Завтрак у меня прошел под знаком сочников (8,4), употребленных мною с чаем (1,5), и вылился в 9,9 кровных рубликов.
Зато в обед я выбросил лозунг «Ну, мясо, держись!», употребив несколько хинкалей (38,5) не скажу, от какого местного производителя, сдобрив это блюдо сметаной (3) и запив его чаем (1,5) = 43 рубля.
Полдник состоял из какао с молоком (2) и печенья (3,6) = 5,6 руб., а на ужин я сварил полкурицы, от которой не отгрыз ни кусочка, ограничившись бульоном (0,0), куда я засы'пал отваренную гречку (8). Причем ее вышло многовато, а просчитал я ее всю целиком, стало быть, доедать гречневую кашу я буду совершенно бесплатно, то есть даром. Два куска хлеба (2) и чай (1,5) довершили картину вчерашнего ужина = 11,5 руб.
Итого за день: 70 рублей, как отдай.
В культурной программе сегодня присутствует начало гениальной поэмы Венедикта Васильевича Ерофеева (1938-1990) «Москва — Петушки». Привожу я этот текст по вполне понятной причине: под хинкали хотелось выпить стопочку. Но нельзя — дорого. Придется сделать это виртуально.
Все говорят: Кремль, Кремль. Ото всех я слышал про него, а сам ни разу не видел. Сколько раз уже (тысячу раз), напившись, или с похмелюги, проходил по Москве с севера на юг, с запада на восток, из конца в конец и как попало — и ни разу не видел Кремля.

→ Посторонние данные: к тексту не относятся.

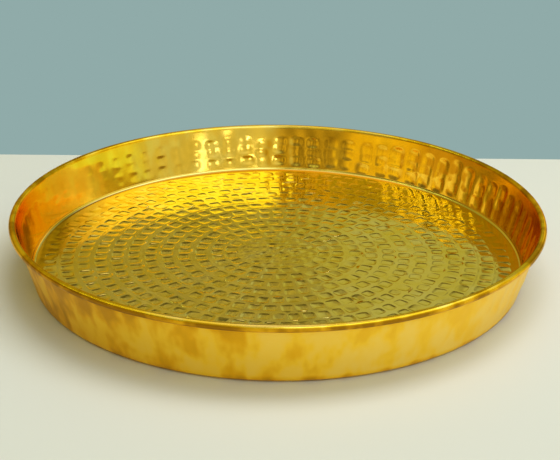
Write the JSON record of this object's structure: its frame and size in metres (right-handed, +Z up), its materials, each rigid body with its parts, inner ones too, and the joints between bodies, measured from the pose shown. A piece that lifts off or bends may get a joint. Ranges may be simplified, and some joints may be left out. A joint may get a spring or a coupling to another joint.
{
  "type": "round tray",
  "caption": "Shallow round serving tray in hammered sheet brass: a raised flat floor set into a leaning wall band whose rim is rolled outwards round a wire.",
  "frame": {"origin": "on the axis of the tray, on the surface that the tray stands on", "axes": "+Z up along the axis of the tray; the tray is round, so +X and +Y are any two directions across it"},
  "size_m": [0.305, 0.305, 0.0365],
  "materials": {
    "hammered_brass": "polished, hammered",
    "edge_wire": "drawn wire"
  },
  "bodies": {
    "root": {"wall_band": "hammered_brass", "floor_plate": "hammered_brass", "rim_wire": "edge_wire"}
  },
  "joints": []
}
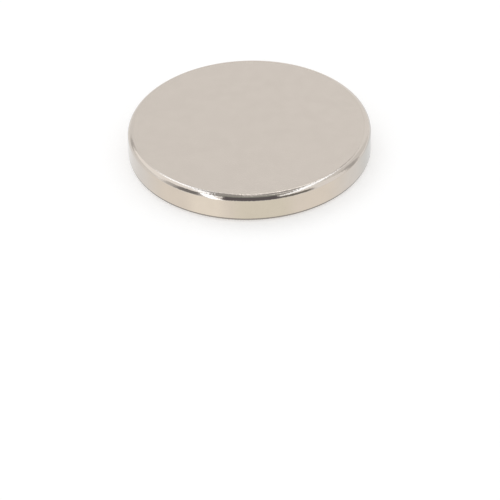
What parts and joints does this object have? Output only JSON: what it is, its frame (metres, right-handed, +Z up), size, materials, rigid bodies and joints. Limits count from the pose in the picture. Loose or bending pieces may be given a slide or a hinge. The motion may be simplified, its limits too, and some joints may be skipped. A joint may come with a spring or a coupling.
{
  "type": "disc magnet",
  "caption": "Flat round disc magnet: a thin plate with two flat faces, a straight rim and tumbled edges, plated in pale warm nickel.",
  "frame": {"origin": "middle of the lower face, on which the disc rests", "axes": "+Z up the disc's axis, out of the upper face; X and Y are alike, because the disc is round"},
  "size_m": [0.0254, 0.0254, 0.0032],
  "materials": {
    "nickel_plate": "gloss"
  },
  "bodies": {
    "root": {"disc": "nickel_plate"}
  },
  "joints": []
}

Вот и вчера опять не увидел — а ведь целый вечер крутился вокруг тех мест, и не так чтоб очень пьян был: я как только вышел на Савеловском, выпил для начала стакан зубровки, потому что по опыту знаю, что в качестве утреннего декохта люди ничего лучшего еще не придумали.
Так. Стакан зубровки. А потом — на Каляевской — другой стакан, только уже не зубровки, а кориандровой. Один мой знакомый говорил, что кориандровая действует на человека антигуманно, то есть, укрепляя все члены, расслабляет душу. Со мной, почему-то, случилось наоборот, то есть, душа в высшей степени окрепла, а члены ослабели, но я согласен, что и это антигуманно. Поэтому там же, на Каляевской, я добавил еще две кружки жигулевского пива и из горлышка альб-де-дессерт.
Вы, конечно, спросите: а дальше, Веничка, а дальше — что ты пил? Да я и сам путем не знаю, что я пил. Помню — это я отчетливо помню — на улице Чехова я выпил два стакана охотничьей. Но ведь не мог я пересечь Садовое кольцо, ничего не выпив? Не мог. Значит, я еще чего-то пил.
А потом я попал в центр, потому что это у меня всегда так: когда я ищу Кремль, я неизменно попадаю на Курский вокзал. Мне ведь, собственно, и надо было идти на Курский вокзал, а не в центр, а я все-таки пошел в центр, чтобы на Кремль хоть раз посмотреть: все равно ведь, думаю, никакого Кремля я не увижу, а попаду прямо на Курский вокзал.
Обидно мне теперь почти до слез. Не потому, конечно, обидно, что к Курскому вокзалу я так вчера и не вышел. (это чепуха: не вышел вчера — выйду сегодня). И уж, конечно, не потому, что проснулся утром в чьем-то неведомом подъезде (оказывается, сел я вчера на ступеньку в подъезде, по счету снизу сороковую, прижал к сердцу чемоданчик — и так и уснул). Нет, не потому мне обидно. Обидно вот почему: я только что подсчитал, что с улицы Чехова и до этого подъезда я выпил еще на шесть рублей — а что и где я пил? И в какой последовательности? Во благо ли себе я пил или во зло? Никто этого не знает, и никогда теперь не узнает. Не знаем же мы вот до сих пор: царь Борис убил царевича Димитрия или же наоборот?».